▸ What the task requires: Below is a set of records; print all of them exactly as written.

▸ Records provided:
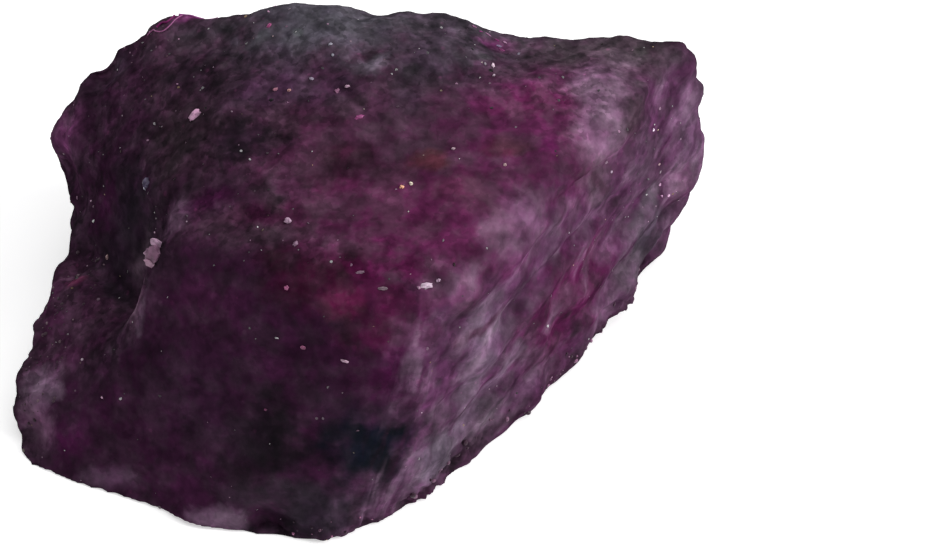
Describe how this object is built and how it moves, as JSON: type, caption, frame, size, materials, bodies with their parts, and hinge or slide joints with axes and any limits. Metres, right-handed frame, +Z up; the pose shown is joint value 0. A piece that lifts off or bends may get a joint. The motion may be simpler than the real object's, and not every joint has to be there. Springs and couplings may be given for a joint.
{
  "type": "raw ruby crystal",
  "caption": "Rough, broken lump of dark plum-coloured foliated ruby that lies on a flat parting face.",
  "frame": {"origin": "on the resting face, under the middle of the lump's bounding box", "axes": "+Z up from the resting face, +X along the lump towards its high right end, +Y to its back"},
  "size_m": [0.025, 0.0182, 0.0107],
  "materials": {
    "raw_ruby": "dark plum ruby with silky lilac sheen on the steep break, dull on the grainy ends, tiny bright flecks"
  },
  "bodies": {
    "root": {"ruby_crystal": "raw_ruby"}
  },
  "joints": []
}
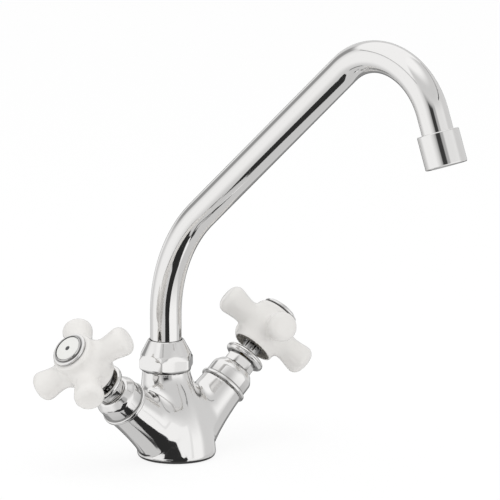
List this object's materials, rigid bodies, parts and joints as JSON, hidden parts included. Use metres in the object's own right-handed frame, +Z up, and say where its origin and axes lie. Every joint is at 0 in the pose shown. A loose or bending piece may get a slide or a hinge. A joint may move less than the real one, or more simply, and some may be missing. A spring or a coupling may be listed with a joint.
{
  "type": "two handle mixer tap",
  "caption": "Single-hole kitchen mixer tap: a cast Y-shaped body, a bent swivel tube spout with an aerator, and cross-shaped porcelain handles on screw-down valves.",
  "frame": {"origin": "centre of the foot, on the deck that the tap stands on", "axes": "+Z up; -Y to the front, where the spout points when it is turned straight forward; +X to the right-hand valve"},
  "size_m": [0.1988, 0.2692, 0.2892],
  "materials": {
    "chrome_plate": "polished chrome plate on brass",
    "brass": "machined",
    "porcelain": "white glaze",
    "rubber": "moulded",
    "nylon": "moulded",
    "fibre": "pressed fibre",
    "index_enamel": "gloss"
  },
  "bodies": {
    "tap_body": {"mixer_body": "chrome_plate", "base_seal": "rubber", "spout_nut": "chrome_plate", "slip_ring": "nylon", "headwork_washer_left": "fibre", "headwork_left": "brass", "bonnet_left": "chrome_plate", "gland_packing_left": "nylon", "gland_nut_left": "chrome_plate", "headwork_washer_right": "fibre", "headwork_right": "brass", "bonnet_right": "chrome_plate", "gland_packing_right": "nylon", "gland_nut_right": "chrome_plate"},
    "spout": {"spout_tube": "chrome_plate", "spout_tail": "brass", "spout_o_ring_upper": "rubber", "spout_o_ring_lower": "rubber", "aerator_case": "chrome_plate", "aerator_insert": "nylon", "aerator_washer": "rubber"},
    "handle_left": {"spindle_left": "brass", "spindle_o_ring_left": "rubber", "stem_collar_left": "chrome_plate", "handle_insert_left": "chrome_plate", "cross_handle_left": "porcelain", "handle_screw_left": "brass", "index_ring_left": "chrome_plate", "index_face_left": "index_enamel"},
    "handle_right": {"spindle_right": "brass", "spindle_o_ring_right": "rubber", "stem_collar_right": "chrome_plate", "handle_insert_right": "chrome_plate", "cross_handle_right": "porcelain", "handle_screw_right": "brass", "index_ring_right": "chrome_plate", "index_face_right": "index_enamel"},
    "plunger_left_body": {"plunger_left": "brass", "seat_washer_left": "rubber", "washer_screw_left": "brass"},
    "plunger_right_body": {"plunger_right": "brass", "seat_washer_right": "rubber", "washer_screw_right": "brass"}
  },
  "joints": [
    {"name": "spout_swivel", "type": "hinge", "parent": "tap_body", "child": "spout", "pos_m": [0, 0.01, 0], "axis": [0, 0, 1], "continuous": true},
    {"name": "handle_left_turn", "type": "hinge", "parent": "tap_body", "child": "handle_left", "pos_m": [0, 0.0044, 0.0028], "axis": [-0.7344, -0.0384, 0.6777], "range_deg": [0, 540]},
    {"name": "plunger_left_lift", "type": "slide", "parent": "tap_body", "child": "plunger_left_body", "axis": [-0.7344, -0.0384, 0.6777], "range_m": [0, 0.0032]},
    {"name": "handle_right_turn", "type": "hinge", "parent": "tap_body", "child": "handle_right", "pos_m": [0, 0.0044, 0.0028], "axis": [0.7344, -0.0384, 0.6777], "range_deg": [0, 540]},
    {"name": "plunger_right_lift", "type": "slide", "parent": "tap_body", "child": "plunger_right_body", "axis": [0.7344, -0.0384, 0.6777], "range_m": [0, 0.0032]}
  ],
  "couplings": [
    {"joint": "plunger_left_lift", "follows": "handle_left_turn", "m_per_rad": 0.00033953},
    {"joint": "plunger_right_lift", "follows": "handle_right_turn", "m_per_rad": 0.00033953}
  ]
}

▸ Output:
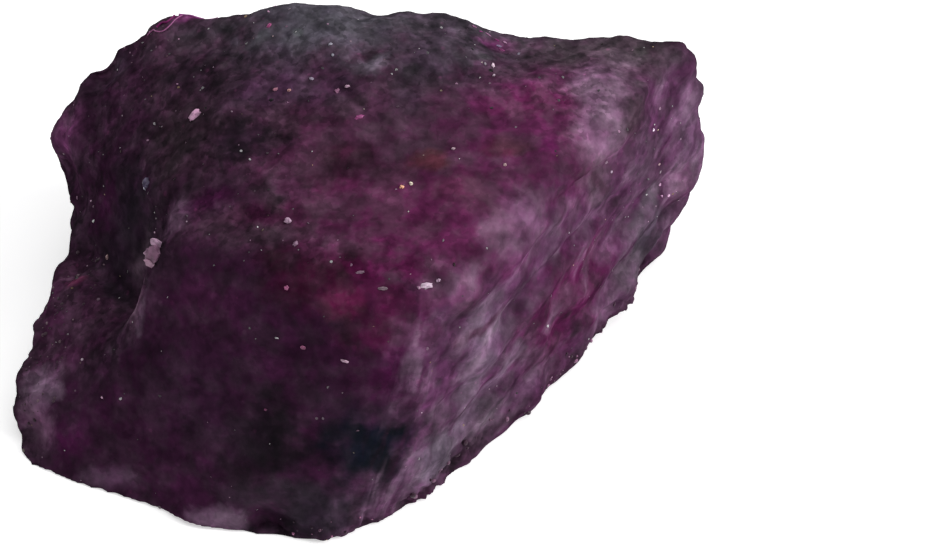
Describe how this object is built and how it moves, as JSON: type, caption, frame, size, materials, bodies with their parts, and hinge or slide joints with axes and any limits. Metres, right-handed frame, +Z up; the pose shown is joint value 0. A piece that lifts off or bends may get a joint. The motion may be simpler than the real object's, and not every joint has to be there. Springs and couplings may be given for a joint.
{
  "type": "raw ruby crystal",
  "caption": "Rough, broken lump of dark plum-coloured foliated ruby that lies on a flat parting face.",
  "frame": {"origin": "on the resting face, under the middle of the lump's bounding box", "axes": "+Z up from the resting face, +X along the lump towards its high right end, +Y to its back"},
  "size_m": [0.025, 0.0182, 0.0107],
  "materials": {
    "raw_ruby": "dark plum ruby with silky lilac sheen on the steep break, dull on the grainy ends, tiny bright flecks"
  },
  "bodies": {
    "root": {"ruby_crystal": "raw_ruby"}
  },
  "joints": []
}
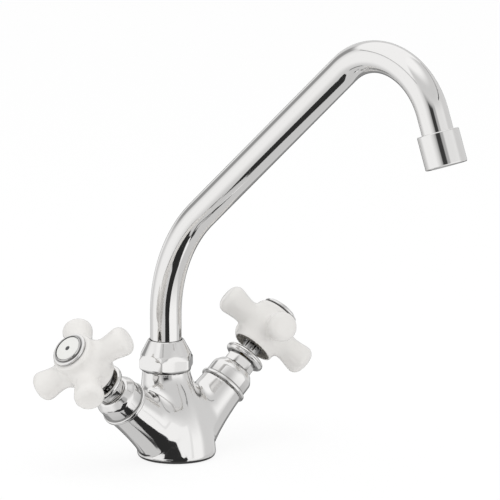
List this object's materials, rigid bodies, parts and joints as JSON, hidden parts included. Use metres in the object's own right-handed frame, +Z up, and say where its origin and axes lie. Every joint is at 0 in the pose shown. A loose or bending piece may get a slide or a hinge. A joint may move less than the real one, or more simply, and some may be missing. A spring or a coupling may be listed with a joint.
{
  "type": "two handle mixer tap",
  "caption": "Single-hole kitchen mixer tap: a cast Y-shaped body, a bent swivel tube spout with an aerator, and cross-shaped porcelain handles on screw-down valves.",
  "frame": {"origin": "centre of the foot, on the deck that the tap stands on", "axes": "+Z up; -Y to the front, where the spout points when it is turned straight forward; +X to the right-hand valve"},
  "size_m": [0.1988, 0.2692, 0.2892],
  "materials": {
    "chrome_plate": "polished chrome plate on brass",
    "brass": "machined",
    "porcelain": "white glaze",
    "rubber": "moulded",
    "nylon": "moulded",
    "fibre": "pressed fibre",
    "index_enamel": "gloss"
  },
  "bodies": {
    "tap_body": {"mixer_body": "chrome_plate", "base_seal": "rubber", "spout_nut": "chrome_plate", "slip_ring": "nylon", "headwork_washer_left": "fibre", "headwork_left": "brass", "bonnet_left": "chrome_plate", "gland_packing_left": "nylon", "gland_nut_left": "chrome_plate", "headwork_washer_right": "fibre", "headwork_right": "brass", "bonnet_right": "chrome_plate", "gland_packing_right": "nylon", "gland_nut_right": "chrome_plate"},
    "spout": {"spout_tube": "chrome_plate", "spout_tail": "brass", "spout_o_ring_upper": "rubber", "spout_o_ring_lower": "rubber", "aerator_case": "chrome_plate", "aerator_insert": "nylon", "aerator_washer": "rubber"},
    "handle_left": {"spindle_left": "brass", "spindle_o_ring_left": "rubber", "stem_collar_left": "chrome_plate", "handle_insert_left": "chrome_plate", "cross_handle_left": "porcelain", "handle_screw_left": "brass", "index_ring_left": "chrome_plate", "index_face_left": "index_enamel"},
    "handle_right": {"spindle_right": "brass", "spindle_o_ring_right": "rubber", "stem_collar_right": "chrome_plate", "handle_insert_right": "chrome_plate", "cross_handle_right": "porcelain", "handle_screw_right": "brass", "index_ring_right": "chrome_plate", "index_face_right": "index_enamel"},
    "plunger_left_body": {"plunger_left": "brass", "seat_washer_left": "rubber", "washer_screw_left": "brass"},
    "plunger_right_body": {"plunger_right": "brass", "seat_washer_right": "rubber", "washer_screw_right": "brass"}
  },
  "joints": [
    {"name": "spout_swivel", "type": "hinge", "parent": "tap_body", "child": "spout", "pos_m": [0, 0.01, 0], "axis": [0, 0, 1], "continuous": true},
    {"name": "handle_left_turn", "type": "hinge", "parent": "tap_body", "child": "handle_left", "pos_m": [0, 0.0044, 0.0028], "axis": [-0.7344, -0.0384, 0.6777], "range_deg": [0, 540]},
    {"name": "plunger_left_lift", "type": "slide", "parent": "tap_body", "child": "plunger_left_body", "axis": [-0.7344, -0.0384, 0.6777], "range_m": [0, 0.0032]},
    {"name": "handle_right_turn", "type": "hinge", "parent": "tap_body", "child": "handle_right", "pos_m": [0, 0.0044, 0.0028], "axis": [0.7344, -0.0384, 0.6777], "range_deg": [0, 540]},
    {"name": "plunger_right_lift", "type": "slide", "parent": "tap_body", "child": "plunger_right_body", "axis": [0.7344, -0.0384, 0.6777], "range_m": [0, 0.0032]}
  ],
  "couplings": [
    {"joint": "plunger_left_lift", "follows": "handle_left_turn", "m_per_rad": 0.00033953},
    {"joint": "plunger_right_lift", "follows": "handle_right_turn", "m_per_rad": 0.00033953}
  ]
}